One of the key features of payment routing is fallbacks: if a payment fails, you want to have another processor ready to process that payment to not lose the customer. 

Setting up fallbacks manually is highly complex: you need to understand and set up the logic of when to be able to retry a payment for a second PSPs. Not only do you have to set up the integrations yourself, but you need to understand the various codes that come back and what they mean. For example, attempting to retry a hard decline payment can lead to fines from the schemes. 

With Primer, you don't need to worry about all this complexity. It has mapped and standardized the decline codes used by all PSPs, meaning that eligible payments are automatically retried through our chosen fallback processor.

payment fallbacks

Having fallbacks in place not only increases authorization rates but it’ll allow you to offer a much better customer experience to your buyers and recover lost revenue. For example, Banxa, a global leader in crypto infrastructure, was able to achieve a 22% success rate, recovering US$7 million in revenue so far in 2024 with Primer’s native Fallback functionality. 

How Ferryhopper used Primer to increase conversion rates and recover bookings with better payment routing

Ferryhopper is an online travel agency (OTA) transforming ferry travel. It allows travelers to compare and book tickets with over 100 ferry operators and 500 destinations.

At the beginning of its payments journey, Ferryhopper would direct customers to a checkout form on its bank’s website to complete payment. But this led to little visibility on what customers were doing at checkout and little ability to optimize for cost and performance. 

As the company matured, the team realized they needed to use a third party to help manage the integrations with various processors, and eventually partnered with Primer.

Today, Primer helps Ferryhopper minimize customer friction with Dynamic 3DS and optimize for cost and performance with Workflows via custom payment routing.

With Dynamic 3DS, Ferryhopper can be sure that 3DS is only prompted for payment transactions falling under the scope of SCA. This allowed them to increase their conversion rate by 2%.

"Additionally," Konstantinos Kontos, Payments Product Lead at Ferryhopper, points out, "Primer has extended this feature to request a 3DS challenge for specific transactions made through GooglePay, even when they don't inherently meet the SCA requirements.
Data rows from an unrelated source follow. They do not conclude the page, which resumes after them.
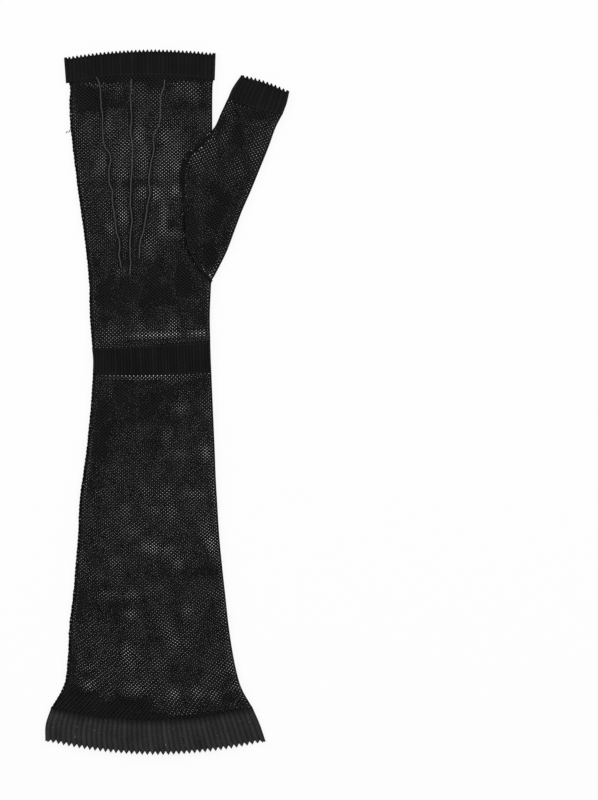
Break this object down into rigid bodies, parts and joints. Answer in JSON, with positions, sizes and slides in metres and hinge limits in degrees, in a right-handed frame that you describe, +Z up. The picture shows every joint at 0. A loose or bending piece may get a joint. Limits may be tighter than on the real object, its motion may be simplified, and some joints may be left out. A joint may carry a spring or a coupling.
{
  "type": "evening mitten",
  "caption": "Elbow-length fingerless evening mitten in black knitted net, left hand, laid flat, with toothed bands at fingers and thumb, a ribbed wrist and a flared ribbed cuff.",
  "frame": {"origin": "middle of the bottom of the bounding box, on the surface that the mitten lies on", "axes": "+Y runs from the elbow to the fingers, +X to the thumb side, +Z up out of the back of the hand"},
  "size_m": [0.1442, 0.4158, 0.0094],
  "materials": {
    "net": "matte",
    "band": "matte",
    "cuff": "matte",
    "cord": "satin"
  },
  "bodies": {
    "root": {"hand_net": "net", "thumb_net": "net", "forearm_net": "net", "finger_band": "band", "thumb_band": "band", "wrist_band": "band", "hand_side_seam": "band", "forearm_side_seam": "band", "elbow_cuff": "cuff", "point_outer": "cord", "point_middle": "cord", "point_inner": "cord"}
  },
  "joints": []
}
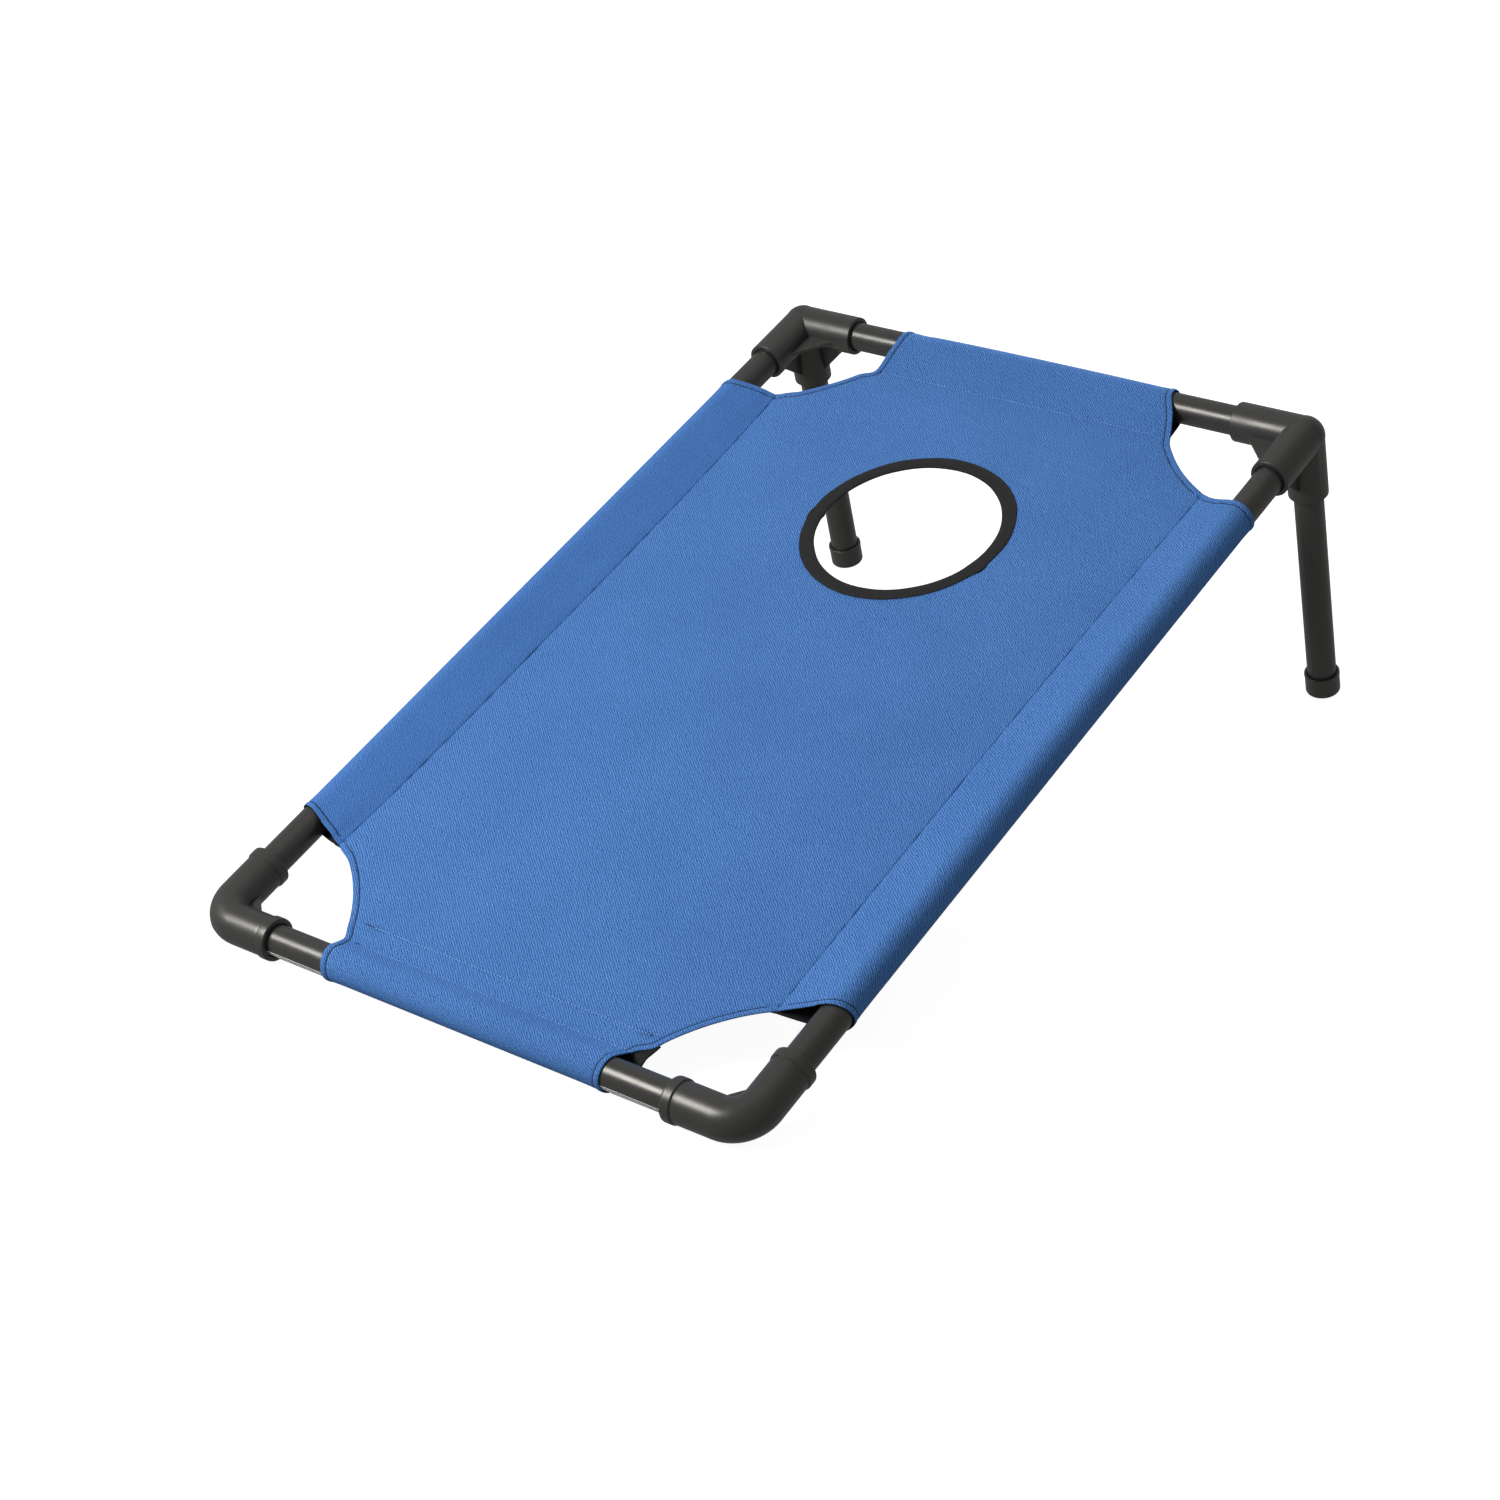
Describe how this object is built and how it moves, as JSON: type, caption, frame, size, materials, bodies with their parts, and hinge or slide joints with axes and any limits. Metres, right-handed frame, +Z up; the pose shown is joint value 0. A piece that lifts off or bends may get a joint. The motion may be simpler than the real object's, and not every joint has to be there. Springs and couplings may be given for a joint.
{
  "type": "cornhole board",
  "caption": "Portable cornhole board: fabric target with a bound bag hole, sewn round a black plastic pipe frame that rests on its front edge and plug-in rear legs.",
  "frame": {"origin": "on the floor under the middle of the board's bounding box", "axes": "+X to the right seen from the front, +Y from the low front rail to the raised back rail, +Z up"},
  "size_m": [0.5768, 0.9229, 0.295],
  "materials": {
    "black_pipe": "semi-gloss black extruded pipe",
    "black_fitting": "satin black moulded plastic",
    "blue_cloth": "coarse woven polyester with a dark backing",
    "black_tape": "ribbed woven binding tape"
  },
  "bodies": {
    "frame": {"front_rail": "black_pipe", "back_rail": "black_pipe", "left_side_rail": "black_pipe", "right_side_rail": "black_pipe", "front_left_elbow": "black_fitting", "front_right_elbow": "black_fitting", "rear_left_corner": "black_fitting", "rear_right_corner": "black_fitting", "target_panel": "blue_cloth", "left_sleeve": "blue_cloth", "right_sleeve": "blue_cloth", "hole_binding": "black_tape"},
    "left_leg": {"left_leg": "black_pipe", "left_leg_cap": "black_fitting"},
    "right_leg": {"right_leg": "black_pipe", "right_leg_cap": "black_fitting"}
  },
  "joints": [
    {"name": "left_leg_pull", "type": "slide", "parent": "frame", "child": "left_leg", "axis": [0, 0.2315, -0.9728], "range_m": [0, 0.045]},
    {"name": "right_leg_pull", "type": "slide", "parent": "frame", "child": "right_leg", "axis": [0, 0.2315, -0.9728], "range_m": [0, 0.045]}
  ]
}
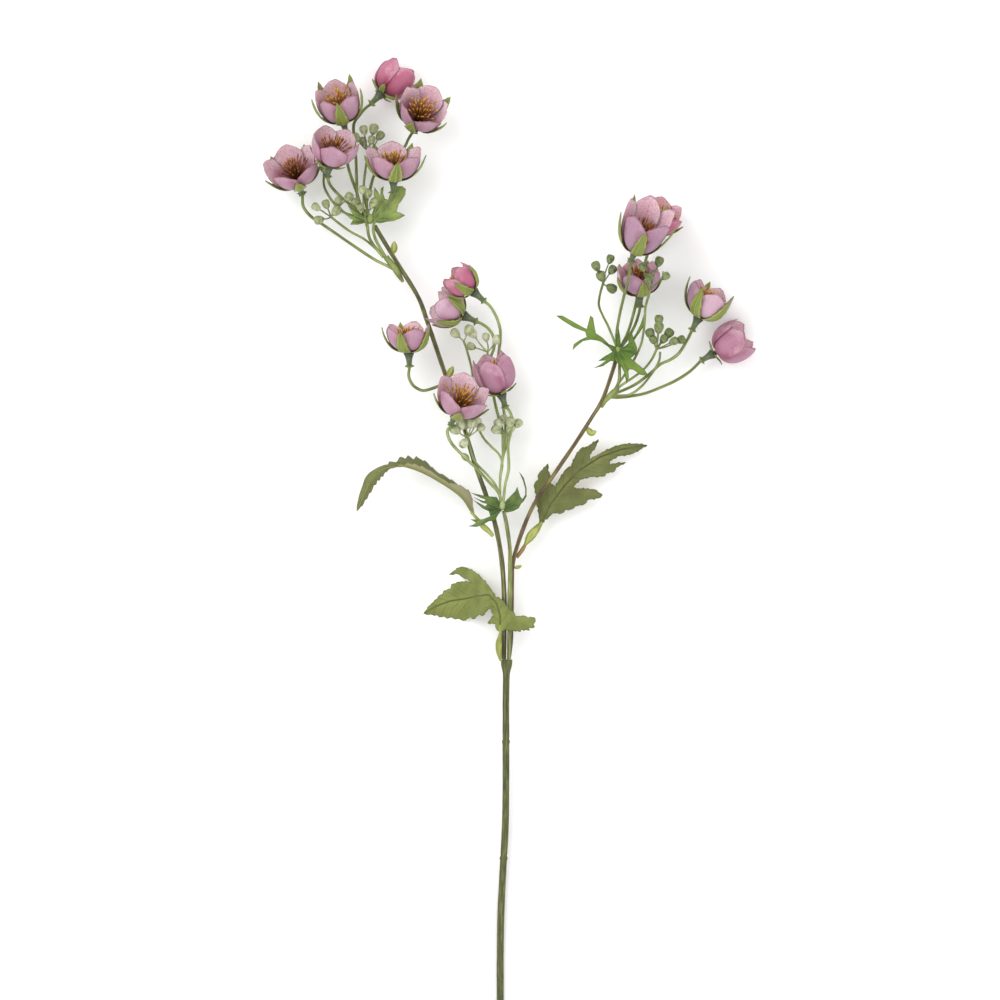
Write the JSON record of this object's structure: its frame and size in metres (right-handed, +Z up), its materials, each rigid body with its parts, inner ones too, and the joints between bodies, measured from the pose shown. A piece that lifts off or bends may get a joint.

This has effectively prevented 20% of our customers who used Google Pay from having their payment declined."

With Workflows, Ferryhopper was able to set up smart payments routing to direct payments to the optimal providers. 

"Crafting these workflows and implementing conditioning logic has proven to be remarkably straightforward, especially with the outstanding training we received from the team," says Kontos.

They were also able to apply automated fallbacks, which saw them recover 1% of bookings.

"Our collaboration with Primer signifies a significant stride in its quest to become the global ferry expert," says Ferryhopper’s CPO and Co-founder, Panagiotis Sarafis. "Using Primer to streamline our operations, enhance our customer experiences, and optimize performance has turned payments into a strategic growth level for our business."

Read more about how Ferryhopper use Primer here: Charting a new course for payments at Ferryhopper

The right payment orchestration platform is key to getting payment routing right

By embracing smart payment routing strategies, your company can ensure seamless and secure online payments, unlock substantial cost savings, improve customer satisfaction, and enhance efficiencies.

The right payment orchestration platform will allow you to easily visualize and execute on payment flows in a way that doesn’t require extra engineering resources, as well as give you deep insights into your payment processing performance. 

Book a call with our team to see how Primer can help you with payment routing.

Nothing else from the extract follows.